WHAT TO DO:
Read the records and write them out again exactly.

## Begin DATA SHOWN

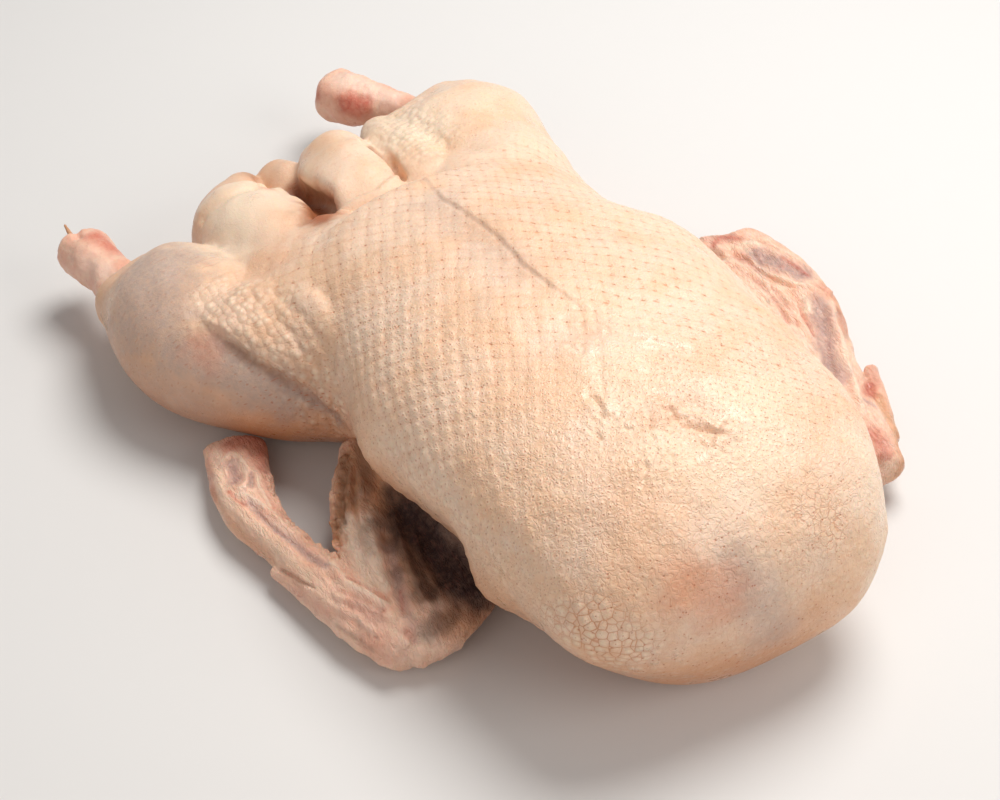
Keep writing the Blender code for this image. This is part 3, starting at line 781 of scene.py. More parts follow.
def makeTrunk():
    t = trunk
    mesh = bmesh.new()
    blunt = lambda distance, length, power: (1 - (1 - min(distance / length, 1)) ** power) ** (1 / power)
    start, fullWidth, fullTop, fullUnderside, _ = t["breast"][0]
    rows = []
    for behind in t["noseRows"]:
        taper = t["noseHalfWidth"] + (fullWidth - t["noseHalfWidth"]) * behind / (start - t["front"])
        lift = blunt(behind, *t["noseTop"])
        top = t["belt"] + (fullTop - t["belt"]) * lift
        underside = t["belt"] + (fullUnderside - t["belt"]) * blunt(behind, *t["noseUnderside"])
        middle = (top + underside) / 2
        shift = t["noseShift"][0] + (t["noseShift"][1] - t["noseShift"][0]) * (1 - lift)
        width = taper * blunt(behind, *t["noseWidth"])
        rows.append((shift, t["front"] + behind, middle, width, top - middle))
    for y, width, top, underside, shift in t["breast"]:
        rows.append((shift, y, (top + underside) / 2, width, (top - underside) / 2))
    loft(mesh, rows, square=2.1, caps=(0.05, 0.3), ring=110, egg=0.22, facing=Vector((0, 1, 0)))
    loft(mesh, t["pelvis"])
    for name, bulge in (("bellyLobe", 0.9), ("tailLobe", 0.9), ("leftMound", 0.8), ("leftTail", 0.8)):
        loft(mesh, t[name], caps=(0.6, bulge))
    loft(mesh, t["flap"], square=3.2, ring=72)
    for name in ("drumstick", "leftFlank", "thigh", "thighCorner", "rightFlank"):
        loft(mesh, t[name], ring=72)
    piece = fuse("gooseTrunk", mesh, t["voxel"], t["smoothing"])
    coords = coordsOf(piece)
    moved = coords.copy()
    for where, way, reach in t["pushes"]:
        far = ((coords - np.array(where) * mm) ** 2).sum(1)
        moved += np.array(way) * mm * np.exp(-far / (reach * mm) ** 2)[:, None]
    place(piece, moved)
    return piece


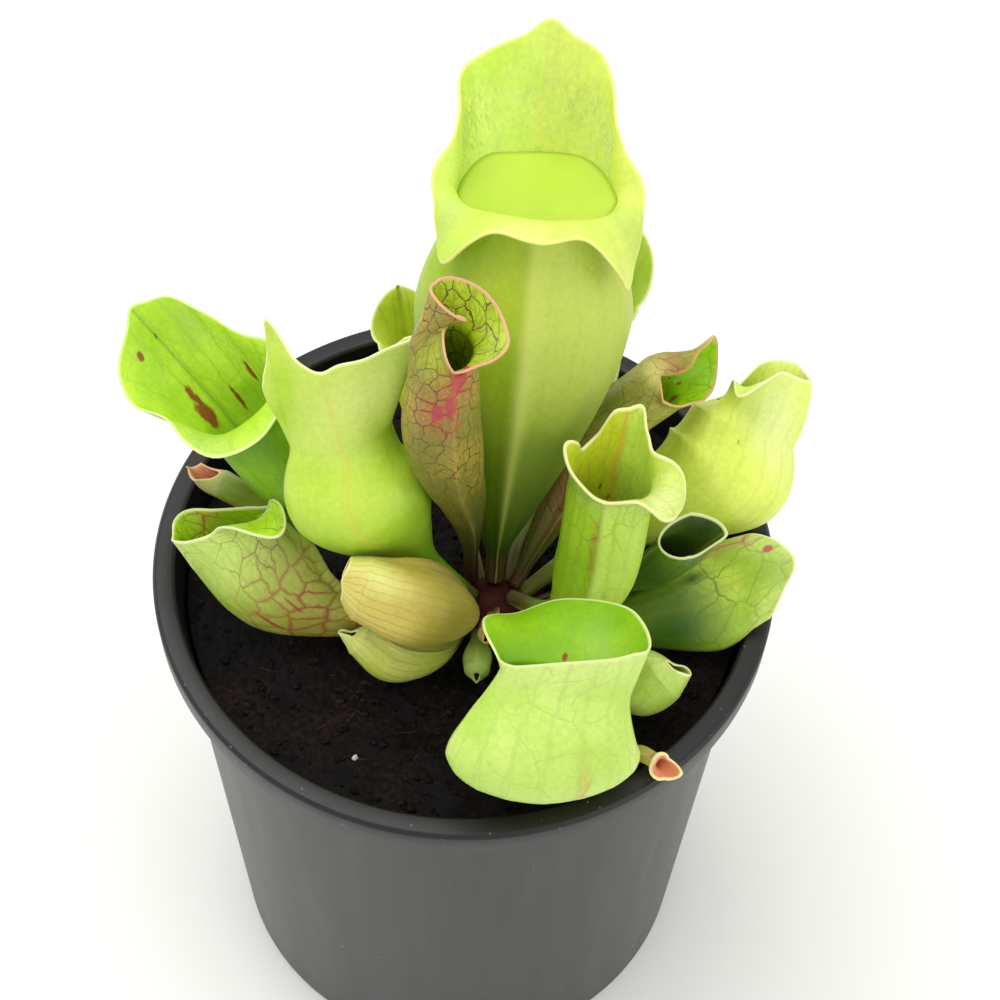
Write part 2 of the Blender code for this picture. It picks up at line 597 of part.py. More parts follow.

## End DATA SHOWN

COMPLETE ANSWER:
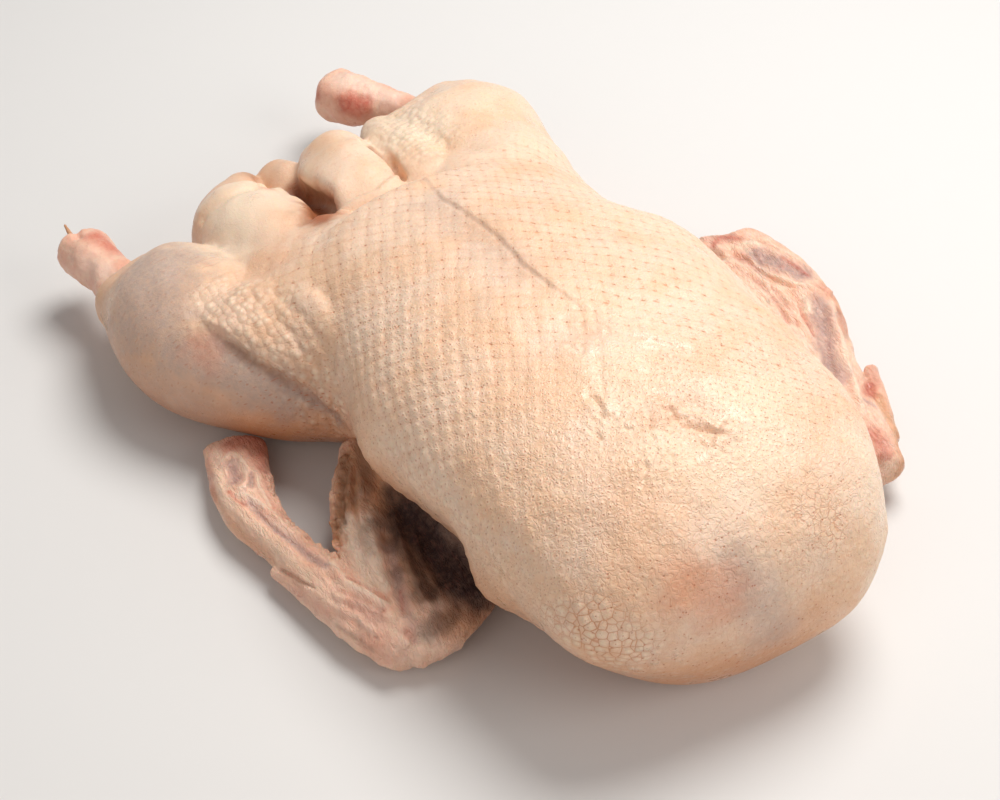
Keep writing the Blender code for this image. This is part 3, starting at line 781 of scene.py. More parts follow.
def makeTrunk():
    t = trunk
    mesh = bmesh.new()
    blunt = lambda distance, length, power: (1 - (1 - min(distance / length, 1)) ** power) ** (1 / power)
    start, fullWidth, fullTop, fullUnderside, _ = t["breast"][0]
    rows = []
    for behind in t["noseRows"]:
        taper = t["noseHalfWidth"] + (fullWidth - t["noseHalfWidth"]) * behind / (start - t["front"])
        lift = blunt(behind, *t["noseTop"])
        top = t["belt"] + (fullTop - t["belt"]) * lift
        underside = t["belt"] + (fullUnderside - t["belt"]) * blunt(behind, *t["noseUnderside"])
        middle = (top + underside) / 2
        shift = t["noseShift"][0] + (t["noseShift"][1] - t["noseShift"][0]) * (1 - lift)
        width = taper * blunt(behind, *t["noseWidth"])
        rows.append((shift, t["front"] + behind, middle, width, top - middle))
    for y, width, top, underside, shift in t["breast"]:
        rows.append((shift, y, (top + underside) / 2, width, (top - underside) / 2))
    loft(mesh, rows, square=2.1, caps=(0.05, 0.3), ring=110, egg=0.22, facing=Vector((0, 1, 0)))
    loft(mesh, t["pelvis"])
    for name, bulge in (("bellyLobe", 0.9), ("tailLobe", 0.9), ("leftMound", 0.8), ("leftTail", 0.8)):
        loft(mesh, t[name], caps=(0.6, bulge))
    loft(mesh, t["flap"], square=3.2, ring=72)
    for name in ("drumstick", "leftFlank", "thigh", "thighCorner", "rightFlank"):
        loft(mesh, t[name], ring=72)
    piece = fuse("gooseTrunk", mesh, t["voxel"], t["smoothing"])
    coords = coordsOf(piece)
    moved = coords.copy()
    for where, way, reach in t["pushes"]:
        far = ((coords - np.array(where) * mm) ** 2).sum(1)
        moved += np.array(way) * mm * np.exp(-far / (reach * mm) ** 2)[:, None]
    place(piece, moved)
    return piece


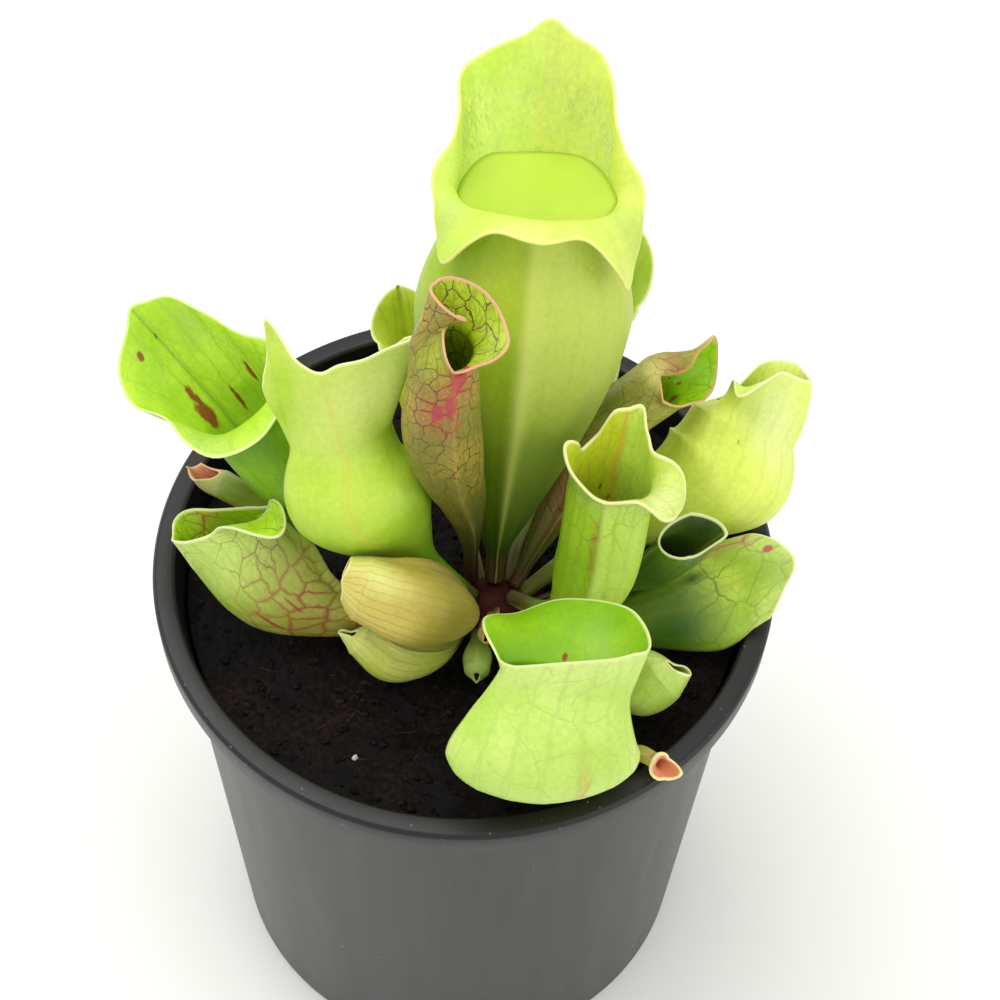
Write part 2 of the Blender code for this picture. It picks up at line 597 of part.py. More parts follow.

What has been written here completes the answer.